The stigma of anal cancer makes it challenging to raise awareness about it, Goldman said. Many people remain biased against the LGBTQ community and people with HIV, he said.
Although some people assume that anal cancer is only a risk for men who have sex with men, “there are people who do not engage in any sort of anal sex that may be at risk” for anal cancer, Benda said.
“Some people get uncomfortable talking about anal health,” Benda said. “But it’s important to know about anal cancer, because we can do something about it.”
“Every community needs to work on knowing more about conditions that affect us all,” Benda said. “There’s definitely more that can be done, particularly around healthcare providers discussing HPV in a nonjudgmental way.”
‘We are miracles’
When Goldman was first diagnosed as having anal cancer, he wanted to warn other people. “I was like, ‘Wow, I have to talk about this,’” Goldman said. “Not everyone wanted to hear about it.”
Goldman tells his story, he said, because he doesn’t want other people to go through what he has suffered.

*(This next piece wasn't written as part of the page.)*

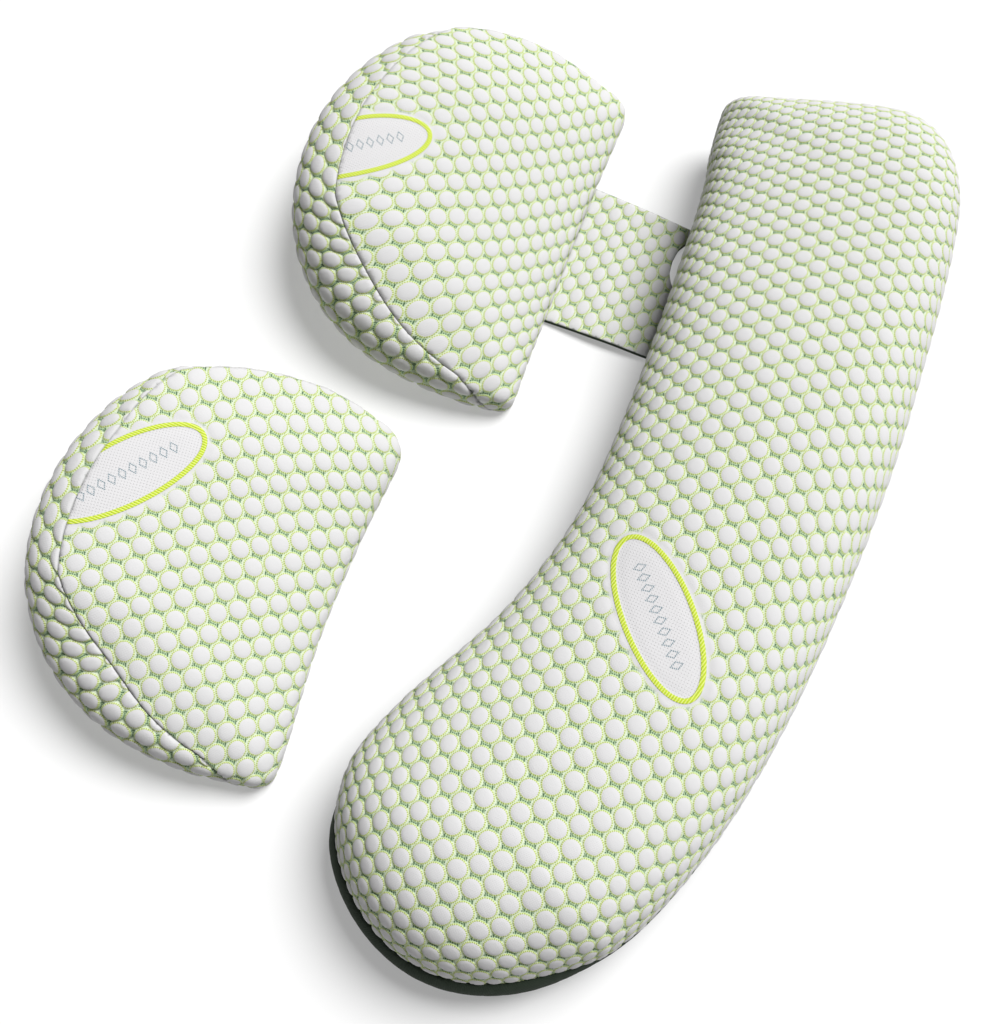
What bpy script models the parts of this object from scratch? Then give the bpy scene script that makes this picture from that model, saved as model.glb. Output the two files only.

He volunteers with the Anal Cancer Foundation as a “buddy” to people newly diagnosed with anal cancer.
Goldman, who is in a support group for people who’ve lived with AIDS for a long time, describes himself and fellow members this way: “We’re all dinosaurs. We’re starting to fall apart sooner than we would have. But we made it this far, which is amazing. We are miracles because no one expected to live this long.”